O diretor-técnico do Incaper, Nilson Araújo Barbosa, ressaltou as parcerias e a integração entre os trabalhos de pesquisa, assistência técnica e extensão rural desenvolvidos pelo Instituto. “Cada experiência tem um diferencial. Em todas elas, vimos a importância da pesquisa realizada pelo Incaper para os agricultores, que só tiveram acesso a esses resultados científicos graças ao trabalho da extensão. Com o esforço coletivo, temos conseguido mudar a realidade das pessoas em sinergia com todo o sistema agrícola capixaba.”

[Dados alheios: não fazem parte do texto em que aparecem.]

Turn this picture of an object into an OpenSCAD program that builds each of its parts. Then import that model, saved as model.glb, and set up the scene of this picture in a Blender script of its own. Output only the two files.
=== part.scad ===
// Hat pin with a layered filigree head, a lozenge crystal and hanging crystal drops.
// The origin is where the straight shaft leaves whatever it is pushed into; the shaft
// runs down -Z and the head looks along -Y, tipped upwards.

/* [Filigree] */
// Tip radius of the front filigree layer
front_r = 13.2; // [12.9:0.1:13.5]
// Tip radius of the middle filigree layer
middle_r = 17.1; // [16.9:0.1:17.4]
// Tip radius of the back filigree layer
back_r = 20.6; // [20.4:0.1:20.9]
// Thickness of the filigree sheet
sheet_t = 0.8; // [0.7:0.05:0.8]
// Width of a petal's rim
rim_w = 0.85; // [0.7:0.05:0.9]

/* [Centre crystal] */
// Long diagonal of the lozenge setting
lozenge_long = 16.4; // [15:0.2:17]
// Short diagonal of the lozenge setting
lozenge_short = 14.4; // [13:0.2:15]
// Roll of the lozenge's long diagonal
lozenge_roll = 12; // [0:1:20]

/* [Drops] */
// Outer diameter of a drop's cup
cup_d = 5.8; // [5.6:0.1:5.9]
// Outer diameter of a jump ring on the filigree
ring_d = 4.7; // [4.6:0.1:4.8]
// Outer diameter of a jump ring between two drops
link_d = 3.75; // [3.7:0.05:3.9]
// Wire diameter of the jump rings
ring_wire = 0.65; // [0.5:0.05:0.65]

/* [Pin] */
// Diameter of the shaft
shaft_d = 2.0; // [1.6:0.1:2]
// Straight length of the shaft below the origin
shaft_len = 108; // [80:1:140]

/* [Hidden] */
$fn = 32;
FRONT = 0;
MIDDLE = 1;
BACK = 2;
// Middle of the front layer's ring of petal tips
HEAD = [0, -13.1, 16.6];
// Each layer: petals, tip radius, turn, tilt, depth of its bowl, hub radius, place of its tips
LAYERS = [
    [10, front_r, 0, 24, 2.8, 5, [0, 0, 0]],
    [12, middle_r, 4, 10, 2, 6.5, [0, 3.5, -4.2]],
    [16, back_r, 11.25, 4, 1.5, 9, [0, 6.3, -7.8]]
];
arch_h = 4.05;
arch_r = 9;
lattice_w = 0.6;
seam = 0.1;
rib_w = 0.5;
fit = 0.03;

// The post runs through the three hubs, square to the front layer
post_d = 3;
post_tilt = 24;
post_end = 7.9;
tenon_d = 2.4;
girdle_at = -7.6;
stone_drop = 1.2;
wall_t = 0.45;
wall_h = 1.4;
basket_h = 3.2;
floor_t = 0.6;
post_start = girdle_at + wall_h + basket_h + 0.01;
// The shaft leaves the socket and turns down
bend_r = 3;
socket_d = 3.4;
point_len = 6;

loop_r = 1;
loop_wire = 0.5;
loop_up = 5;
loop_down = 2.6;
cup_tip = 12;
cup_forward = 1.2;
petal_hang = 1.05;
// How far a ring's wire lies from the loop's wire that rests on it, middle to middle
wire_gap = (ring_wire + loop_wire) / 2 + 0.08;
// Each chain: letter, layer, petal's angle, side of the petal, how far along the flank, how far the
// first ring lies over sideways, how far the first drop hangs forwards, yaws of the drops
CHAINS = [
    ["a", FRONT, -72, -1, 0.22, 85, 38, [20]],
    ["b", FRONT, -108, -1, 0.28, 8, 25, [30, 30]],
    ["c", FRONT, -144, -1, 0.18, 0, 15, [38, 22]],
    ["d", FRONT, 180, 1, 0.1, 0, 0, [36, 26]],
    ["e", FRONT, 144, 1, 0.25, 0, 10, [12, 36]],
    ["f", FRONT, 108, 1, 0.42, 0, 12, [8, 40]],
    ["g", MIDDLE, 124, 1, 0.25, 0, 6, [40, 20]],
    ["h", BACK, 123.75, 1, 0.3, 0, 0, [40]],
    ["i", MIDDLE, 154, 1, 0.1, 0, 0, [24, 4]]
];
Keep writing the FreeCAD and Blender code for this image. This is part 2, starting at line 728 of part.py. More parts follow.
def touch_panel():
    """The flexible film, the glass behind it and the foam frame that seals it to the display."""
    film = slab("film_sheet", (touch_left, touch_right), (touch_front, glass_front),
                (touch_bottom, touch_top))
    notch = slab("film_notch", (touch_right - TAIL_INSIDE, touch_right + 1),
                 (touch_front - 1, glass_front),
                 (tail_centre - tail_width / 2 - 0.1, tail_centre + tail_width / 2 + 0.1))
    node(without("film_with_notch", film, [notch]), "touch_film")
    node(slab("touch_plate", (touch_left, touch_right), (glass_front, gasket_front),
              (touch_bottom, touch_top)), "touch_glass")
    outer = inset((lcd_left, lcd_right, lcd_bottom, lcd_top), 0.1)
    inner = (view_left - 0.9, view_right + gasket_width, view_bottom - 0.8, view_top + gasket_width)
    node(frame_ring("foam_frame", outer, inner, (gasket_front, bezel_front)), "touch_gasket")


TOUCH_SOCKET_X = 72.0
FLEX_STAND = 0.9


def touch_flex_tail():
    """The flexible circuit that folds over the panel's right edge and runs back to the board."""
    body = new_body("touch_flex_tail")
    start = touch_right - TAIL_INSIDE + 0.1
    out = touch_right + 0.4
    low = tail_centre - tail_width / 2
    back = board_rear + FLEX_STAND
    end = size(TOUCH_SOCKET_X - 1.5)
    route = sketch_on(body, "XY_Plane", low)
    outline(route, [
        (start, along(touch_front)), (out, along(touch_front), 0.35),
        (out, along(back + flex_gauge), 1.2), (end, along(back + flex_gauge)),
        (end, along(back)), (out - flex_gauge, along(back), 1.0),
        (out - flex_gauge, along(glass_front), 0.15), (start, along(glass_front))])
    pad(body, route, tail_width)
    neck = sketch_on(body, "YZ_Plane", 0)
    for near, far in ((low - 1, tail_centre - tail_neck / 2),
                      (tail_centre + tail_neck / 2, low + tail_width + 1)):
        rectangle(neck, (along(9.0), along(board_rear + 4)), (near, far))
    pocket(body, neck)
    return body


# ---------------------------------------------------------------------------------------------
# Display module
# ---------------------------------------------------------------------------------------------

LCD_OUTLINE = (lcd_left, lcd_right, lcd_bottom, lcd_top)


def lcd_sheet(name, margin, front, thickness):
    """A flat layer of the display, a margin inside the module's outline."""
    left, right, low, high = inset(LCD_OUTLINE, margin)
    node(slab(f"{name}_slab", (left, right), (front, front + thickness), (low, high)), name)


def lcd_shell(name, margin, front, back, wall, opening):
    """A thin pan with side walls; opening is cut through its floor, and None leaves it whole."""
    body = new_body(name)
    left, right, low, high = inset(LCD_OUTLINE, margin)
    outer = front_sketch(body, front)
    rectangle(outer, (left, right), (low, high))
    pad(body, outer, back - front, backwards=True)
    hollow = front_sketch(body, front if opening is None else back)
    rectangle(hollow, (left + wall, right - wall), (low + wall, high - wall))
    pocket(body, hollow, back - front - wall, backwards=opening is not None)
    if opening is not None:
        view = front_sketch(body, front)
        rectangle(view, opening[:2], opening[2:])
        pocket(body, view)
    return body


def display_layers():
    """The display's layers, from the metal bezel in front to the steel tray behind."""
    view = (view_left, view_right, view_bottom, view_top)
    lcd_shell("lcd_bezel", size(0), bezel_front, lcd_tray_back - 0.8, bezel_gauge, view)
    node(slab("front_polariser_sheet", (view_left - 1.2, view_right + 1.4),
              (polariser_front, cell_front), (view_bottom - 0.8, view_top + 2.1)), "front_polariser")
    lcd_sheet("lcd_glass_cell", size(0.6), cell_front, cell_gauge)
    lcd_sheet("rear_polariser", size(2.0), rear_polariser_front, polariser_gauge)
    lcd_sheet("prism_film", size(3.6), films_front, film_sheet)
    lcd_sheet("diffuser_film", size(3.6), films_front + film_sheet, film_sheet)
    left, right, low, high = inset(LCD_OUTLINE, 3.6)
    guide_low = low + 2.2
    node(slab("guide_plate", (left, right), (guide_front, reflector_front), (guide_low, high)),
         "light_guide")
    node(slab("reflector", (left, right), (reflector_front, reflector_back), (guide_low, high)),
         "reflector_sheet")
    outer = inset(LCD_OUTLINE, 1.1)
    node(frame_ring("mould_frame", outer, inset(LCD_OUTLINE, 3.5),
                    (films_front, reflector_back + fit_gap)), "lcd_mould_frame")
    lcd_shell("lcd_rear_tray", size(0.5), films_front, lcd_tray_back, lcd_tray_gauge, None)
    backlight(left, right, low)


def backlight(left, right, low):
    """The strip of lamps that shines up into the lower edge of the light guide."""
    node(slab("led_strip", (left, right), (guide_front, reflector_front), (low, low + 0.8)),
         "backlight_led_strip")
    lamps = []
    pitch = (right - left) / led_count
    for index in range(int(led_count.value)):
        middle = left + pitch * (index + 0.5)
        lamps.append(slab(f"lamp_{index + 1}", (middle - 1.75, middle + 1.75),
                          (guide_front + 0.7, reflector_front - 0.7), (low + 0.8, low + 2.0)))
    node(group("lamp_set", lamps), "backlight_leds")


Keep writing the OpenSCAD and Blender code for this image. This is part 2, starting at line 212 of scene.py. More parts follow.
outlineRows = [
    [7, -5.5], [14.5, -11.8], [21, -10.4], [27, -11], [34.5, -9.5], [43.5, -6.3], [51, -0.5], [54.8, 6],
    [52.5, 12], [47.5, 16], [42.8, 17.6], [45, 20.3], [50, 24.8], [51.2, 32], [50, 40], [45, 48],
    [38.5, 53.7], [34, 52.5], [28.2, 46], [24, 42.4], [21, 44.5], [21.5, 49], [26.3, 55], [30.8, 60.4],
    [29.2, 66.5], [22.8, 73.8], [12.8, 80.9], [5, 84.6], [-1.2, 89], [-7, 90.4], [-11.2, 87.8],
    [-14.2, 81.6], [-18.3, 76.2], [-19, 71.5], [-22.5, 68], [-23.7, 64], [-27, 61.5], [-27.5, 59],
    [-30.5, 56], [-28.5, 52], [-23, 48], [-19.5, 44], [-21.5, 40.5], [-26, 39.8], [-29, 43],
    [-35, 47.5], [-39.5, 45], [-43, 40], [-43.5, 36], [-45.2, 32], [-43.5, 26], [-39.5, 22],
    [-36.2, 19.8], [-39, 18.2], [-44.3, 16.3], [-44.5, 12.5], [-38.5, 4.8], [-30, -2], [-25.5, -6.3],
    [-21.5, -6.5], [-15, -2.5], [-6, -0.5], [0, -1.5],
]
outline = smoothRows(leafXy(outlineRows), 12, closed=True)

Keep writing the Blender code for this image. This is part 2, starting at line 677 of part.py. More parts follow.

O projeto HorizontES em Extensão é viabilizado com recursos oriundos de um convênio estabelecido entre o Incaper e o Ministério da Agricultura, Pecuária de Abastecimento (Mapa). A parceria prevê, entre outras metas, a realização de ações no Programa de Aperfeiçoamento em Práticas e Projetos de Desenvolvimento Rural dos Agentes do Incaper.